8. Will there be any shows for young people on normal telly?
Yes. The BBC Trust has insisted that all BBC3 long-form programmes have a repeat on either BBC1 or BBC2. They should be run across the schedule at a variety of times.
BBC management asked for “flexibility” as to when it broadcasts these repeats, saying it “supported the use of slots on BBC1 and BBC2 with transmission (generally) after 10.30pm”.
However, the Trust made it clear that it was worried that would mean BBC3 shows would only be broadcast in unpopular or late night slots. It therefore insisted that shows need to run “at a variety of times across the schedule (including peak and ‘shoulder peak’ times)”.

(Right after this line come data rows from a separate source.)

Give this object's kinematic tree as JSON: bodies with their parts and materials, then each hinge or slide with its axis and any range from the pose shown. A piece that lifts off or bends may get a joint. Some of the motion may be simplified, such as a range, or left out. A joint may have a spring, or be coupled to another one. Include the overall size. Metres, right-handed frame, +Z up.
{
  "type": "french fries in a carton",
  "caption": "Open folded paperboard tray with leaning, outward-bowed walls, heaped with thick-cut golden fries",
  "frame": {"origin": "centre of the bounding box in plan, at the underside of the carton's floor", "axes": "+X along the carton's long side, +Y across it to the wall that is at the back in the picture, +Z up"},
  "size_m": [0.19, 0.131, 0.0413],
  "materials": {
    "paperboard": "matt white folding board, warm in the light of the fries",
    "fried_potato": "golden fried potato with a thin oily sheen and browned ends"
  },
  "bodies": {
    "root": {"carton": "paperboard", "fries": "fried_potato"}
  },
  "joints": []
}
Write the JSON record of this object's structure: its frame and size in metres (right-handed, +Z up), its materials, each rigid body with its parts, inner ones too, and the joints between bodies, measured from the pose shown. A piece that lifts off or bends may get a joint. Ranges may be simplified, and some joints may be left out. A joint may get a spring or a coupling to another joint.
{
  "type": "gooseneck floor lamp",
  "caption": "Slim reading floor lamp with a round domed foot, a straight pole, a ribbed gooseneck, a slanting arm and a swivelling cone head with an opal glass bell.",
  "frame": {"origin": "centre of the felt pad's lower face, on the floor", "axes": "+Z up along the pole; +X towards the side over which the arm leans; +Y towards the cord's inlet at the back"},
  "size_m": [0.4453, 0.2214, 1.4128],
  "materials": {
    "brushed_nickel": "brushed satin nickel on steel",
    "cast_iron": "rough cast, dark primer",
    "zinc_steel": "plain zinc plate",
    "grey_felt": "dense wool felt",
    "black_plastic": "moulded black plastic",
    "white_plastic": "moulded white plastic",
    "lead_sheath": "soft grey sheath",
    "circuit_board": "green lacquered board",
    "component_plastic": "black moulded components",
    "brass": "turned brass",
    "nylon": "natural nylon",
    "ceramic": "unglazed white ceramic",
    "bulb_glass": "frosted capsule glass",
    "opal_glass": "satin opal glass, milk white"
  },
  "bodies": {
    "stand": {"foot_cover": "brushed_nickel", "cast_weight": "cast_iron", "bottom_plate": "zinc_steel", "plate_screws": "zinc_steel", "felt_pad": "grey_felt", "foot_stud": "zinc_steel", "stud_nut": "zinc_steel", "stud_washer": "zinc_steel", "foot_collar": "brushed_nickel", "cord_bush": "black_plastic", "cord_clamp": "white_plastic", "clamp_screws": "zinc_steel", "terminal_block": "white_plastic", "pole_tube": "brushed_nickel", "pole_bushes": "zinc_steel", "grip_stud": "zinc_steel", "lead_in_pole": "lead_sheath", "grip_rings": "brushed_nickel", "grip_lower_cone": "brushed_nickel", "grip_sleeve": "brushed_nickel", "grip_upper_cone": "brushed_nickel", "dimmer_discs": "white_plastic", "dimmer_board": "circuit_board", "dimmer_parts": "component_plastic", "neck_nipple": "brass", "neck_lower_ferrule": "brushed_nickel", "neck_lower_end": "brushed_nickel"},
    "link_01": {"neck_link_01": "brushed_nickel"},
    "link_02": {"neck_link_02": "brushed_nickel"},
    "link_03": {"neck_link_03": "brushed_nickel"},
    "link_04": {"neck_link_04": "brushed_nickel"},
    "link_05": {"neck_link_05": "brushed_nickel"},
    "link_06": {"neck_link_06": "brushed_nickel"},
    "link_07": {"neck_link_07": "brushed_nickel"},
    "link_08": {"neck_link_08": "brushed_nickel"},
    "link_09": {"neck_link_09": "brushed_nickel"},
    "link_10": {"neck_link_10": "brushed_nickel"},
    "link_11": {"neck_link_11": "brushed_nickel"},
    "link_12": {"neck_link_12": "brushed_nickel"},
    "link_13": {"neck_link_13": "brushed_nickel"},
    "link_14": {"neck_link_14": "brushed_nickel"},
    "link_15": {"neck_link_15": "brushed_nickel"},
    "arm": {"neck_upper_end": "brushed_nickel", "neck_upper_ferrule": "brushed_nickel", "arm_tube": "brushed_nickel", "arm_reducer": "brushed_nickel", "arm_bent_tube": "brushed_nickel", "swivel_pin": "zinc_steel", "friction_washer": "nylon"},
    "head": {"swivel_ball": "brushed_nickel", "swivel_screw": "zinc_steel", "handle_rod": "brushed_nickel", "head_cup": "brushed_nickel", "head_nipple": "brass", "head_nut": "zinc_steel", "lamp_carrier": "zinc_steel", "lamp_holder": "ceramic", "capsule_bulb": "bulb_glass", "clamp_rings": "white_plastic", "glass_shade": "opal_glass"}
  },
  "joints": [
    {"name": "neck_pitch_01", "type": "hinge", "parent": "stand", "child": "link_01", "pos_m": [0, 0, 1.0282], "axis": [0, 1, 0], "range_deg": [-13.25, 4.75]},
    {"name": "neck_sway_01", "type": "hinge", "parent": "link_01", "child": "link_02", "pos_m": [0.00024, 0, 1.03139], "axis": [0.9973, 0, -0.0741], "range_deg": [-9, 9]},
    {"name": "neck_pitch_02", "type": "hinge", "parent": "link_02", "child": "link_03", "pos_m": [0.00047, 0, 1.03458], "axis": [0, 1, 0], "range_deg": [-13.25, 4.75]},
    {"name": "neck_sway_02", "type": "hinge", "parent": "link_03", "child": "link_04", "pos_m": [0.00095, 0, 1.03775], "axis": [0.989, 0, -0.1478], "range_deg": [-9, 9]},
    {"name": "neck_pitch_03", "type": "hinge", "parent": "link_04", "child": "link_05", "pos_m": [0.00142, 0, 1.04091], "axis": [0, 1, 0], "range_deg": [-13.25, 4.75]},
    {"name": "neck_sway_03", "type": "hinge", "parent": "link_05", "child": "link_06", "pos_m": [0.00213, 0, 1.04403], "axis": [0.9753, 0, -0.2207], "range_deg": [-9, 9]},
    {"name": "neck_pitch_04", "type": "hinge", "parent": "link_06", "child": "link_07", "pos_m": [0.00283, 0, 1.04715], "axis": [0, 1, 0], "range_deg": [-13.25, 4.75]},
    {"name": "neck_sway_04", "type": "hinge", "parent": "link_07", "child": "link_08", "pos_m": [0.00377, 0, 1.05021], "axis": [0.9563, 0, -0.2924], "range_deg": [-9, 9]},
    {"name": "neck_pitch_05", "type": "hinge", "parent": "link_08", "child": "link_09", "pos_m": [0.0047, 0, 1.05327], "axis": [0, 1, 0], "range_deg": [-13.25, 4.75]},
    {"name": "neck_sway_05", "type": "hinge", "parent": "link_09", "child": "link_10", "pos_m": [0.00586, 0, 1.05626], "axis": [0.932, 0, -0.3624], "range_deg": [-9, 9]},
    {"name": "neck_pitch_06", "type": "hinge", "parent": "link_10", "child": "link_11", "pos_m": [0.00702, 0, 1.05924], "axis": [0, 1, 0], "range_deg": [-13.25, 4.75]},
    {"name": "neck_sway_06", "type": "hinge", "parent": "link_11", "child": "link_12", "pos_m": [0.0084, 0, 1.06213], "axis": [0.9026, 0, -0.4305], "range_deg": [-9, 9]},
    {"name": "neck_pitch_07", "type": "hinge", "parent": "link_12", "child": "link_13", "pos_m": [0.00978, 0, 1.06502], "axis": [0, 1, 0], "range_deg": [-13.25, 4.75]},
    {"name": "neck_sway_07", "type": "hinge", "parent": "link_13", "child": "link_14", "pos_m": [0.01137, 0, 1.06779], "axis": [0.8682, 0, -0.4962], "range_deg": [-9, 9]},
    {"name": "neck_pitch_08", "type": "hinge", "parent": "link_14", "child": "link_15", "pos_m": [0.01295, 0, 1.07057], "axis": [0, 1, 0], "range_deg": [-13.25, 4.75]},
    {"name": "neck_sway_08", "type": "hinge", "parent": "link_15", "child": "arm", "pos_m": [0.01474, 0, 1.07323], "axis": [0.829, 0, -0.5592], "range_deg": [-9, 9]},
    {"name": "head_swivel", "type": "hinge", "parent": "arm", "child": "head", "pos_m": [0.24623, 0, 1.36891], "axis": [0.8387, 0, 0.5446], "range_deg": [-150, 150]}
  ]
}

BBC1 and BBC2 will also have to “offer some programmes with a distinctive approach that are designed for younger audiences” – but there are no specific demands or budget set aside for more youth-focussed programmes.
The Trust’s concerns are made clear in the report: “The closure of the broadcast channel [BBC3] and the reduction in programme budget will make it more difficult for the BBC to reach those aged 16-34.” By making BBC1 and 2 think about how it can serve that age group more, it hopes to fill the gap.
9. What will happen to the slot in the listings?
The BBC don’t know yet. It originally proposed having a BBC1 +1, but that plan was rejected. During the handover phase it will act as a promo tool for the online channel, but come 1st March?
The Trust has asked the BBC to come up with an idea for the channel slot within three months. The BBC could use the channel number to broadcast other BBC services, or it could sell the space.
According to the Trust report, “some stakeholders expressed a desire to acquire the vacated capacity,” and The Guardian reports that the slot could be worth as much as £4-5m.
However, BBC rivals will be limited as to how they can use the slot. The channel can only run from 9pm, and must be used for public service broadcasting.